When we got there the bad guy was torturing someone. I won't go into the grisly details of that, you're welcome, except that he seemed to be really enjoying it. The torturer, I mean, the bad guy I'd come there to see, not the torturee. The bad guy was a Kurtwood Smith-type, scary looking in more of a psychological than a physical way. The guy who'd driven me there, who maybe was my friend and maybe not but I'd had to take a chance because I had to get to this bad guy, was big and imposing, starting to go grey but very lean and tough.
My perhaps-friend talked to the bad guy while I took a seat in the next room, which was very nice, glass-topped tables, beige stone on the walls, comfy sofas. The other two came in, the bad guy looking annoyed because his sadistic fun had been interrupted. He truly seemed like he might have been torturing that day more for fun than for information. He had washed off all of the blood and and put on a clean shirt and jacket. My maybe-friend sat down to my left, the bad guy sat close to me to my right and stared at me expectantly. I was sort of scared. Hoping that my fear wasn't showing, I went for a real hard-ass approach. My approach surprised even me, and I hoped it wouldn't go very badly: I just stared back at the bad guy and didn't say anything, and when he finally broke the stare-down by making an annoyed face and asking me want I wanted, I really scared myself by saying, "You know what I want. You'll either give it to me or you won't, so why waste my breath talking to you?" I hoped I didn't look scared.
The bad guy pondered what I'd said for a little while, and then pulled out a knife which was small but looked very sturdy and very very sharp, and attempted to stab me, but I caught his knife hand in both of mine and pointed the knife back at him. We struggled for a while without either one of us gaining a clear advantage. The big lean silver fox, my maybe-friend, just sat there and watched, as if he were neither a friend nor an enemy to either me or the bad guy, but was just going to sit this one out and deal with the result, whatever it was. However, I thought maybe he was my friend, and simply had way too much confidence in me. I was concentrating very hard on the bad guy and especially on the knife, so I couldn't see if the big lean guy had his gun out, ready to end it one way or the other once he had a clear shot.
Anyway, I ended up killing the bad guy Jack Bauer-style with his own knife. I'll spare you the grisly details.

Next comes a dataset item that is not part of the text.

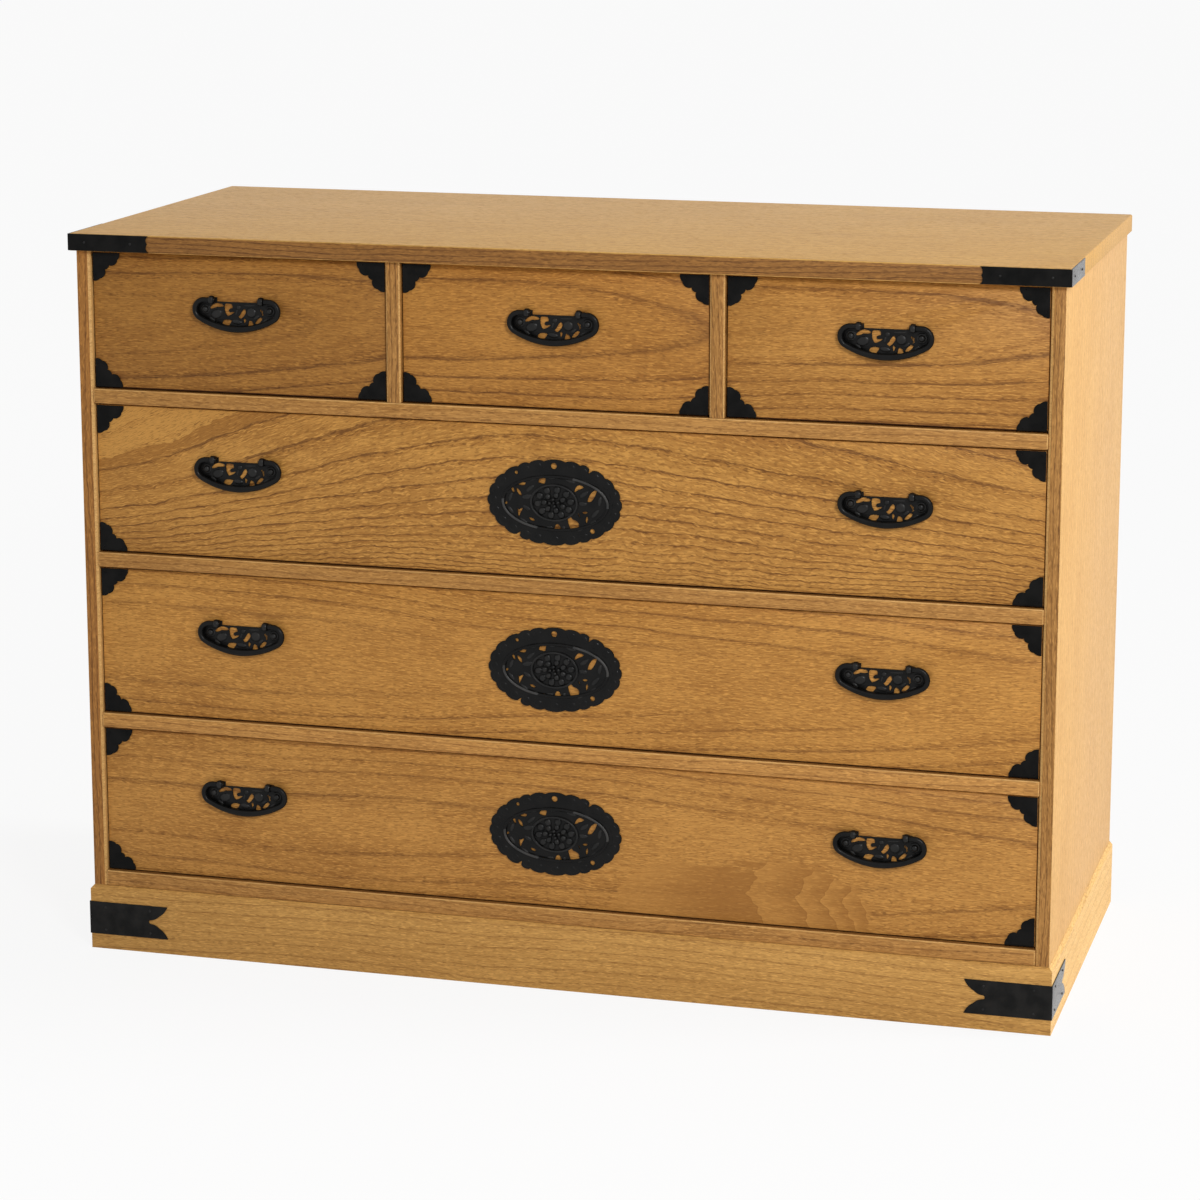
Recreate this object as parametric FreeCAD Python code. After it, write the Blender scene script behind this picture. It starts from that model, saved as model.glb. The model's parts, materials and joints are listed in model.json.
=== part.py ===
import FreeCAD, Part
import math
import os

os.makedirs("parts", exist_ok=True)

# A clothing chest of light wood with black iron fittings, in millimetres.
# X runs along the front, +Y to the back, +Z up. The origin is on the floor, under the
# middle of the whole chest.

# Whole chest
top_width = 1000.0
top_depth = 442.0
chest_height = 745.0

# Top board
top_thickness = 17.6
top_side_overhang = 4.6
top_front_overhang = 6.7
top_edge_easing = 1.0

# Carcass boards
side_thickness = 14.0
stile_chamfer_width = 2.4
stile_chamfer_depth = 2.0
rail_height = 15.0
bottom_rail_height = 16.0
rail_depth = 32.0
rail_tenon_length = 7.0
rail_tenon_setback = 8.0
rail_tenon_shoulder = 3.0
divider_thickness = 15.0
divider_chamfer = 1.4
divider_tongue_length = 4.0
divider_tongue_thickness = 6.0
shelf_thickness = 8.0
shelf_housing_depth = 5.0
back_thickness = 6.0
back_rebate_width = 7.0
small_opening_height = 139.6

# Plinth
plinth_face_height = 64.0
plinth_bevel_height = 3.8
plinth_proud = 3.3
plinth_board_thickness = 20.0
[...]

Then the atmosphere changed abruptly, from "24"-style horror to sitcom- or frat-movie-style silliness. There were still deadly weapons, but all of a sudden no-one seemed very capable with the weapons. The big grey-haired tough guy was gone, and most of the people were in their 20's or 30's, and the action was more slapstick: rushing around all over a city assaulting and robbing each other, indoors and out -- come to think of it: sort of like Grand Theft Auto, but more white-bread, and much less violent, in large part because nobody could shoot straight. Somewhat like a Grand-theft-Auto-"Friends" mash-up. Even by the standards of this slapstick environment I was inept. I was no longer anything like the badass who'd just gone all Jack Bauer on that sadistic torturer. Now, suddenly, I was a sad sack who kept losing things like my jacket and my laptop and getting in my friends' way as they tried to take over this non-shootin' cracker crime empire.
And then came the transition from 21st to 18th century: weapons became older and less effective. Men's hair got longer and eventually was tied into pony tails with ribbons. Women's clothes became less revealing below the waist and more revealing of the décolletage. Everybody, men and and women, suddenly became obsessed with getting that triangular piece of ruffle right. Then came the terrible song, and I woke up.
"So where were you when the shooooting started?"/ "Oh I was there, I started the shooooting." I sang the song. By "I started the shooting," I didn't mean that it was I who had shot first, but that it was I who had annoyed others until they finally started to shoot at me.